WCMS student earns unique opportunity

By | February 27, 2009 12:00 am

Accomplished student. Crockett Sewell proudly displays a special coin and pin set awarded to him, commemorating his trip to witness the inauguration of President Barack in Washington, DC.

Crockett Sewell, son of Greg and Lisa Sewell, was among nearly 3,000 middle school students across the nation, and the only one from White County, whose academic achievements earned invitations to the historic inauguration of President Barack Obama.
Sewell attended the event as a member of Junior Presidential Youth Inaugural Conference (JrPYIC), an organization sponsored by the Congressional Youth Leadership Council (CYLC).
“Mainly, we learned how to be a better leader in our community and learn more about the world,” said Sewell.
The JrPYIC identifies middle school students with demonstrated leadership potential and a history of academic achievement. They hope to attract the most mature and independent individuals possible within their age group.
Sewell and his co-participants had a full schedule throughout the five-day conference. They were broken down into manageable groups.
“On our bus, we split up into three groups of like 15 or 16 kids,” stated Sewell. “And then each group had one person that taught them.”
Besides the inauguration and watching the inaugural parade, the attendees’ itinerary included trips to the National Air and Space Museum, a dinner cruise on the Potomac River, and a Gala Inaugural Ball.
They also had their days filled with roundtable discussions, meetings, and point/counter point debates with leading political experts, as well as special events with VIP’s.
Several speakers included former Secretary of State Colin Powell, former Vice President Al Gore, former White House Press Secretary Dee Dee Myers, and Erik Weihenmayer, a blind man who climbed Mount Everest and who has conquered several other unbelievable feats.
“We got to listen to Colin Powell speak,” said Sewell. “He had such good answers for each question.”
Dee Dee Myers was director of a documentary called ‘The Third Monday in October’ about students in 2004 running for their schools’ student councils.
“It was really good, though, because it showed the procedures they had to go through and them giving their speeches,” stated Sewell. “It also showed how dedicated kids are to wanting to be in government.”
Several students featured in the movie were also in attendance to talk to Sewell’s group.
The conference also included classroom activities, part of which allowed students to use role-playing in governmental activities to illustrate the problem-solving skills of the participants.
“We learned about the electoral college and the roles of the president,” said Sewell. “In our first group meeting, they took out five people, who had to come up with a skit. And ours was the chief executive. So what our group did was we had a president and she appointed a couple of other people to certain jobs. And the skits were about domestic and foreign affairs. We had a girl in our group from Puerto Rico and she spoke Spanish. So we had her from Spain and we had a translator.”
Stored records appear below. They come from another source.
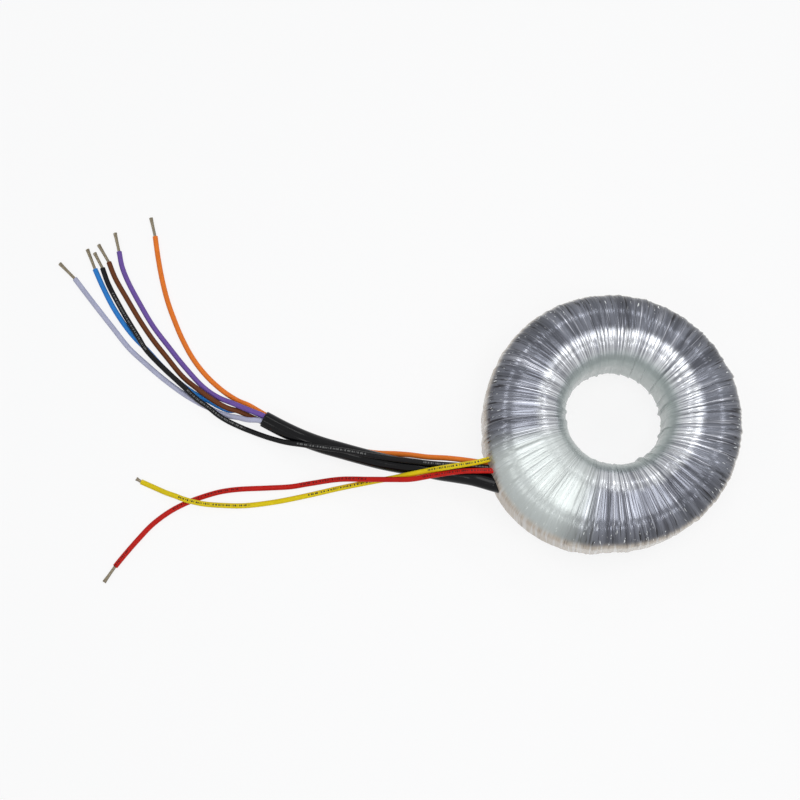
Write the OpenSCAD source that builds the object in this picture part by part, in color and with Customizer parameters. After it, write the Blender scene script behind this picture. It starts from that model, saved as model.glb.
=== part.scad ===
// Toroidal mains transformer with eight flying leads, lying flat on a table.
// The origin is the middle of the underside. The leads run out towards -X.
// The coil is built up from the steel core outwards, each layer on the one below.

/* [Core] */
// Inside diameter of the tape-wound steel core
core_inner_d = 60; // [58:1:62]
// Outside diameter of the steel core
core_outer_d = 86; // [80:1:92]
// Height of the steel core
core_h = 20; // [16:1:24]
// Wall of the two insulating caps over the core
cap_t = 1; // [0.6:0.1:1.6]

/* [Windings] */
// Build of both primary windings on the hole side
primary_inner = 6.2; // [5.6:0.1:6.6]
// Build of both primary windings on the outer side
primary_outer = 2.2; // [2:0.1:3.4]
// Build of both primary windings on the top and bottom faces
primary_face = 3.6; // [3:0.1:4.6]
// How far the uneven pile of the primary windings moves the hole off the middle
hole_shift = 2.6; // [0:0.1:3]
// Thickness of the insulation between primary and secondary
insulation_t = 0.6; // [0.4:0.1:1]
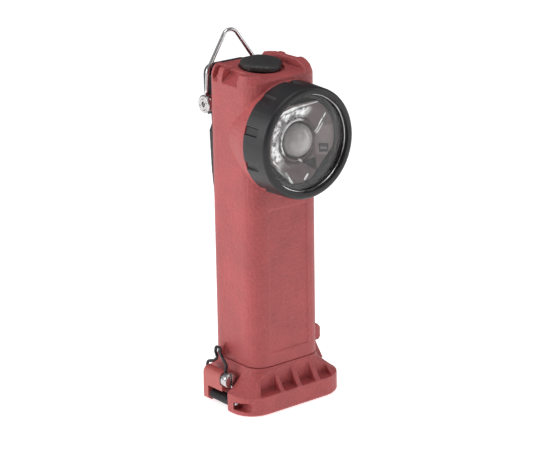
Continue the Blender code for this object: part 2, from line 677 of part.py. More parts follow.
def latch_lever(look):
    """The lever: a bar across the recess, rounded at the top, with one leg down to its pin."""
    x_out = LATCH_X - LEVER_T / 2
    x_in = LATCH_X + LEVER_T / 2
    r = 3.2 * MM
    outline = [(x_in, 9.6 * MM), (x_in, LEVER_TOP - 2.0 * MM), (x_in - 1.5 * MM, LEVER_TOP)]
    for i in range(5):
        a = math.radians(90 + 90 * i / 4)
        outline.append((x_out + r * (1 + math.cos(a)), LEVER_TOP - r * (1 - math.sin(a))))
    outline.append((x_out, 9.6 * MM))
    lever = prism("latch_lever", outline, "Y", (0, 0, 0), LEVER_FRONT, LEVER_REAR, look)
    leg = [(x_in, 12 * MM), (x_out, 12 * MM), (x_out, 2.2 * MM)]
    for i in range(7):
        a = math.radians(200 + 140 * i / 6)
        leg.append((LATCH_X + 3.1 * MM * math.cos(a), LATCH_Z + 4.2 * MM * math.sin(a)))
    leg.append((x_in, LATCH_Z))
    join(lever, [prism("leg", leg, "Y", (0, 0, 0), LEVER_REAR - LEVER_LEG_T, LEVER_REAR)])
    seat = BAIL_FRONT + BAIL_WIRE_R + GAP
    boolean(lever, [
        rod("eye seat", BAIL_EYE_R + BAIL_WIRE_R + RUN, -seat, 20 * MM, (0, -1, 0), (LATCH_X, 0, SCREW_Z)),
        box("eye way", (x_out - 5 * MM, -20 * MM, SCREW_Z + 0.5 * MM), (x_in + 5 * MM, seat, 40 * MM)),
        rod("pin hole", LATCH_PIN_R + GAP, 0, 30 * MM, (0, 1, 0), (LATCH_X, 0, LATCH_Z), steps=16),
        rod("screw hole", 1.5 * MM + GAP, -30 * MM, 8 * MM, (0, 1, 0), (LATCH_X, 0, SCREW_Z), steps=16),
        rod("bail hole", BAIL_WIRE_R + GAP, LEVER_REAR - 3 * MM, LEVER_REAR + 3 * MM, (0, 1, 0),
            (LATCH_X, 0, SCREW_Z), steps=16),
    ])
    return lever


def latch_screw(look):
    """The slotted cheese-head screw that the bail's front foot turns on."""
    face, under = SCREW_FACE, SCREW_UNDER
    r = SCREW_HEAD_R
    profile = [(0, face), (r - 0.4 * MM, face), (r, face + 0.4 * MM), (r, under),
               (1.5 * MM, under), (1.5 * MM, 7.5 * MM), (0, 7.5 * MM)]
    screw = turned("latch_screw", profile, (0, 1, 0), (LATCH_X, 0, SCREW_Z), look, steps=32, closed=False)
    slot = box("slot", (LATCH_X - 0.55 * MM, face - 2 * MM, SCREW_Z - 9 * MM),
               (LATCH_X + 0.55 * MM, face + 1.3 * MM, SCREW_Z + 9 * MM))
    return boolean(screw, [slot])


def latch_bail(look):
    """The wire bail: an eye on the screw, a waisted loop over the catch, a rear foot in the lever."""
    r = BAIL_WIRE_R
    front = BAIL_FRONT
    rear = LEVER_REAR + r + GAP
    eye = []
    for i in range(15):
        a = math.radians(100 - 320 * i / 14)
        eye.append(Vector((LATCH_X + BAIL_EYE_R * math.cos(a), front, SCREW_Z + BAIL_EYE_R * math.sin(a))))
    eye.reverse()
    x = LATCH_X + 1.0 * MM
    top = BAIL_TOP_Z - r
    legs = bent([
        eye[-1],
        (x, front, SCREW_Z + 6.4 * MM),
        (x + 0.9 * MM, 1.2 * MM, SCREW_Z + 9.2 * MM),
        (x + 1.0 * MM, 3.6 * MM, top - 1.9 * MM),
        (x + 2.2 * MM, 5.2 * MM, top),
        (x + 2.2 * MM, 8.9 * MM, top),
        (x + 1.0 * MM, 7.7 * MM, top - 2.3 * MM),
        (x + 0.9 * MM, rear - 7.4 * MM, SCREW_Z + 8.6 * MM),
        (x + 0.5 * MM, rear - 4.6 * MM, SCREW_Z + 6.2 * MM),
        (x, rear, SCREW_Z + 4.8 * MM),
        (LATCH_X, rear, SCREW_Z),
        (LATCH_X, rear - 3.4 * MM, SCREW_Z),
    ], 1.6 * MM)
    return wire("latch_bail", eye + legs[1:], r, look, sides=8)


# ---------------------------------------------------------------- head

AHEAD = (0, -1, 0)
HEAD = (0, 0, HEAD_Z)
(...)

Sewell’s group role-play exercise involved a hypothetical plane crash with planes from different countries. They had to figure out how to deal with the complexity of such an international issue.
“And then, the whole class had to guess what we were doing,” stated Sewell. “And we got to do that with the other groups.”
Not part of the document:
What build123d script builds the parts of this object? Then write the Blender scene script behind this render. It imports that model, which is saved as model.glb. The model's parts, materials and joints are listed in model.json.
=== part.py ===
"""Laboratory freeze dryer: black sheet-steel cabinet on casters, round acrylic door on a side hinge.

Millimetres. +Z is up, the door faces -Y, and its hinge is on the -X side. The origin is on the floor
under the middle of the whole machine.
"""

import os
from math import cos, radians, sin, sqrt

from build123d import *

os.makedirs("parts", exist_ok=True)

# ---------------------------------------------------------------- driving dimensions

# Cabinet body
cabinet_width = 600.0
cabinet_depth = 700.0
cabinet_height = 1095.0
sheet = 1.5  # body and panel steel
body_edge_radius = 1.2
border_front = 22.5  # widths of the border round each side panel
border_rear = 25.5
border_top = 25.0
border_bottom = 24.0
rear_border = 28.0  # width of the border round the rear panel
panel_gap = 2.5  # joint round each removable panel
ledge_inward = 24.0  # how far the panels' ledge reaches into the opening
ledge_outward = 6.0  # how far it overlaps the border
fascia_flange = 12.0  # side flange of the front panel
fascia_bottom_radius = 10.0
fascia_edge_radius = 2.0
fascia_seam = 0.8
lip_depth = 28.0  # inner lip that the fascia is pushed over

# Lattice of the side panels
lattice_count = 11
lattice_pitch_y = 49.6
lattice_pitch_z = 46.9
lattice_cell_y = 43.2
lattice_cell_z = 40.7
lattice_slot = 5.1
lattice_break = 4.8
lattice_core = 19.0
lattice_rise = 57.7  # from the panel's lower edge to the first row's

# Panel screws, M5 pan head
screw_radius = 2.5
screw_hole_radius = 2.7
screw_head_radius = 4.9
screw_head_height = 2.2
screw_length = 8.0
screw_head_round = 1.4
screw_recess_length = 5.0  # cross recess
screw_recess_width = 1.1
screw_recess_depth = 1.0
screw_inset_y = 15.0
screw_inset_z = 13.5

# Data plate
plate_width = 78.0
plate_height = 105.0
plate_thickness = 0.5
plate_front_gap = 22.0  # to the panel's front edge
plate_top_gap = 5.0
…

Sewell says this unique experience was one that he will not soon forget. He met and made friends with a lot of interesting people from across the country and the world.
He heard some very unique and inspiring insights from intelligent, experienced individuals. And he witnessed the inauguration of the first black man elected to the country’s highest office.
This Washington experience of observing the responsibilities of leadership, which is designed to educate, motivate and inspire students, could be the first in a long line for Sewell who, according to his mother, Lisa, had mentioned as early as the third grade that he wanted to be an ambassador.